Клубы пыли на дороге. Вон там, вдали, это уже Одесса. Я вижу ее впервые в жизни. Как отличается она от того, что я себе представляла: портовый город, значит обязательно узкие, грязные улицы, все завалено тюками, обязательно вонь и дым.
И вот перед нами Одесса, вся в цветах и зелени, овеянная чистым дыханием моря. На широких улицах — ни пылинки. И здесь уже почти не заметно того, что бросается в глаза во всех других городах, — что по ним прошлась разбойничья рука врага, что она истребила население, опустошила улицы. На улицах — полно. Проходят нарядные девушки. Говор, спешка, веселая, пульсирующая жизнь. Веселая, пульсирующая жизнь и в чудо-театре. Не верится, что это не сказочная декорация, так сказочно красив этот театр.

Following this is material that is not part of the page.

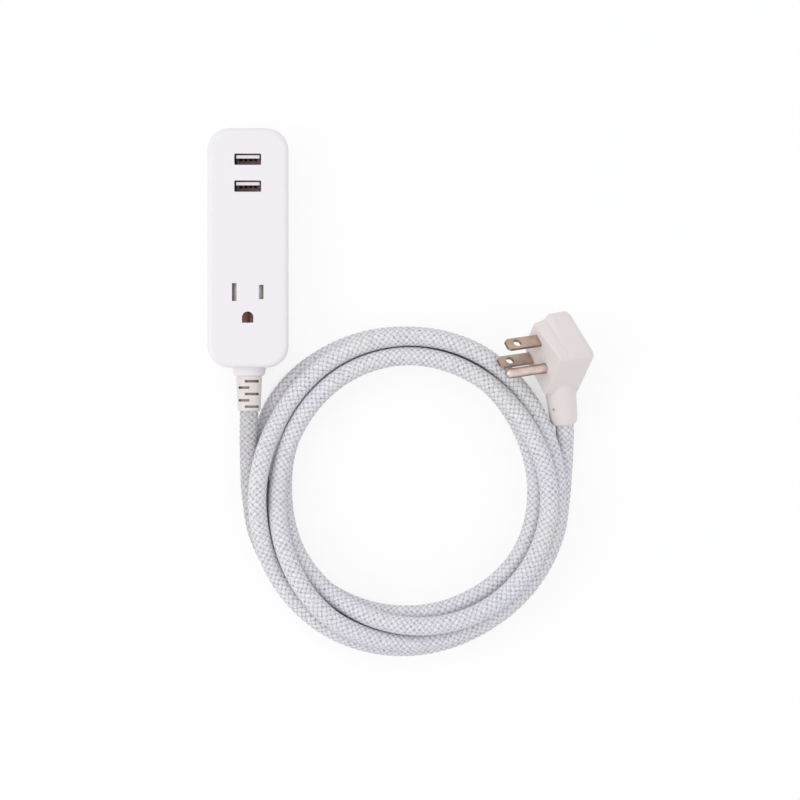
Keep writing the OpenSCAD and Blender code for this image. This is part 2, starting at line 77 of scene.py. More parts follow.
# %% [markdown]
# ## The camera
#
# A flat-lay product shot looks straight down from about a metre and a half.
# An orthographic camera would hide the sides of the head altogether; a long
# lens shows just a sliver of them, as a real one does.  Its length is worked
# out from the width of floor that has to fill the picture.

# %% Camera
view_height = 1.5
floor_width = 0.38478
sensor_width = 36
centre = (71.9 * MM, -71.9 * MM)
bpy.ops.object.camera_add(location=(centre[0], centre[1], view_height), rotation=(0, 0, 0))
camera = bpy.context.object
camera.name = "camera"
camera.data.sensor_width = sensor_width
camera.data.lens = sensor_width * view_height / floor_width
camera.data.clip_end = 20
bpy.context.scene.camera = camera
print("lens", round(camera.data.lens, 1), "mm")

# %% [markdown]
# ## The cord's route
#
# A braided three-core lead is stiff, so a hand-wound coil never lies as a
# neat spiral: each turn finds its own place beside, over or under the last.
# A formula can't give that, and a physics run settles differently each time
# its start changes.  The route is therefore a list of places, twelve to a
# turn like the hours on a clock, each with its distance from the coil's
# centre and its height in millimetres.  Two short runs join its ends to the
# boot and to the plug.

# %% Places of the cord
cord_d = 8.7 * MM
coil_at = Vector((75.7, -115.8, 0))
lay = [
    (75.1, 12.9), (73.5, 6.1), (69.6, 4.45), (64.3, 4.45), (63, 4.45), (63.5, 4.45),
    (64.5, 4.45), (70.5, 4.45), (74.4, 4.45), (74.8, 4.45), (76, 4.45), (76.1, 4.45),
    (70, 4.45), (64.2, 4.45), (60.3, 7.5), (58.5, 12.3), (59, 13.1), (61.1, 13.4),
    (61.2, 13.4), (62, 9), (65, 4.45), (65.5, 4.45), (64.3, 4.45), (62.3, 4.45),
    (59.8, 7), (60.4, 13.5), (61, 17), (63.1, 21.7), (66, 22.1), (67.5, 22.4),
    (66.8, 22.4), (64.4, 19.9), (64.3, 15.3), (64.8, 13.8), (63.5, 13.75), (61.6, 13.75),
    (62, 16.2), (65.2, 22), (70.1, 21.3), (71.4, 14.8), (71, 13.7), (71, 13.7),
    (71, 13.8), (71.5, 13.8), (73.8, 13.75), (74, 13.75), (72.8, 13.7), (70.7, 14.8),
    (71.5, 21.9), (73.7, 15.4), (74.9, 13), (74.4, 5.8), (73, 4.45), (73.4, 4.45),
    (73.7, 4.5),
]
boot_run = [(0, -60, 14), (0, -68, 14), (0, -77, 14), (-0.2, -92, 13.1), (0.2, -107.4, 12.9)]
plug_run = [
    (150, -107.4, 4.6), (150.4, -101.5, 5.15), (150.6, -94.5, 6.8),
    (150.702, -86.277, 9.63), (149.785, -78.534, 11.423),
]
print("places:", len(lay), "in the coil,", len(boot_run) + len(plug_run), "in the two runs")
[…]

В порту стоят большие суда, лежат груды тюков, скрипят краны. Враги ограбили и разорили порт, — теперь он быстро залечивает свои раны. Еще пугает поломанными ребрами стальных креплений разрушенный холодильник, но уже работают краны, работают продуктивнее, чем до войны. Уже стоят на якорях, отчаливают и пристают к порту огромные пароходы. Уже кишит людской муравейник и кипит быстрая, стремительная жизнь. Победоносная жизнь, которая сильнее, чем бомбы, чем мины, чем распоряжения гестапо, чем жесткий гитлеровский кулак и хищные лапы румынской сигуранцы.
И еще раз, в сотый раз, испытываешь радость, что так быстро поднимается, встает, возрождается, расцветает ограбленная, окровавленная, изуродованная земля и так быстро берутся за работу несокрушимые, непоколебимые, стойкие люди.